The FAIR Plan is not a state agency, nor is it a public entity. There is no public or taxpayer funding. Every property insurance company licensed in California automatically becomes a FAIR Plan member as a condition of doing business in California and may be called upon to help fund the FAIR Plan’s continued operation in response to extreme catastrophes such as these recent Southern California wildfires.
Lara authorized member companies to provide an additional $1billion to the current FAIR financial resources. This is commonly referred to as an assessment, the first in more than 30 years. Consumers will not have to pay the full cost of the assessment, with insurance companies responsible for half the assessment under an agreement reached last year.
Before insurers may recoup up to 50 % of their assessment from customers, they must ensure that their costs are not reimbursed from reinsurance or other sources.
Assessments are based on an insurer’s market share of dwelling and commercial policies in place from two years ago. Member companies would receive their share of the assessment amount broken down between the 2024 and 2025 pool years and by line of business. Once the FAIR Plan issues an assessment to a member company, the insurer would have up to 30 days to submit the payment to the FAIR Plan, according to its press release.

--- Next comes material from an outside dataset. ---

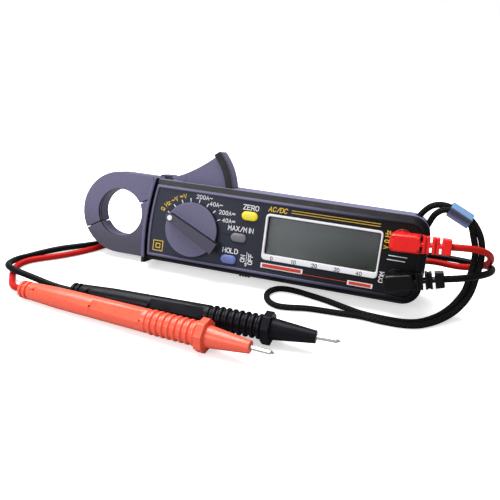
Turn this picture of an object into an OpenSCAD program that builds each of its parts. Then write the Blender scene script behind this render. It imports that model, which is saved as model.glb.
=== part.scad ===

With this money, the FAIR plan will be able to hire additional staff needed to process and pay these claims fairly, fully, and quickly.
Lara also required the FAIR Plan to utilize all available funds, including reserves and reinsurance funds.
However, the Consumer Watchdog issued a strong objection to Lara’s actions.
“The FAIR Plan is in trouble because insurance companies dumped too many homeowners. That’s why insurers are on the hook for FAIR Plan losses,” said Carmen Balber, executive director of Consumer Watchdog in a press release. “Homeowners across California should not have to pay a penalty to repair the damage from home insurance companies’ predatory behavior. Consumer Watchdog is exploring every legal option to stop a bailout if any insurance company seeks to make consumers pay,”
Further, Consumer Watchdog claimed this action is contrary to the law because the statute enacting the FAIR Plan explicitly put insurance companies, not consumers, on the hook for these losses. The statute requires insurers to participate proportionally in the “writings, expenses, profits, and losses” of the Fair Plan.
Subject to the Commissioner’s prior approval under Proposition 103, insurance companies may issue a temporary supplemental fee as a percentage of the policy premium and cannot pass assessment costs on to consumers in future rates.
The FAIR Plan also relies on reinsurance to cover claims. To date, the FAIR Plan has met its $900 million deductible and has accessed $350 million in reinsurance. The FAIR Plan can access additional layers of reinsurance based on losses incurred and outstanding reserves up to a $5.78 billion limit.
“We must take action to improve the financial standing of the FAIR Plan and prevent this situation from recurring,” Lara urged in his press release. “I strongly support legislation this session — just as I did last session — that would allow the FAIR Plan to access credit lines and catastrophe bonds to help pay claims in worst-case scenarios. I urge the Legislature to act quickly and send it to the Governor’s desk.”
“This gift to insurance companies rewards bad behavior and will only incentivize insurers to drop even more homeowners and force them onto the FAIR Plan in future, because there’s no consequence for abandoning these families,” argued Balber in the Consumer Watchdog press release.
Moving people off the FAIR Plan into comprehensive coverage is the way to protect consumers and stabilize the FAIR Plan, not a bailout, said Consumer Watchdog. The group called for new protections including a requirement for insurance companies to cover homeowners who meet statewide mitigation standards and protect their homes from wildfires.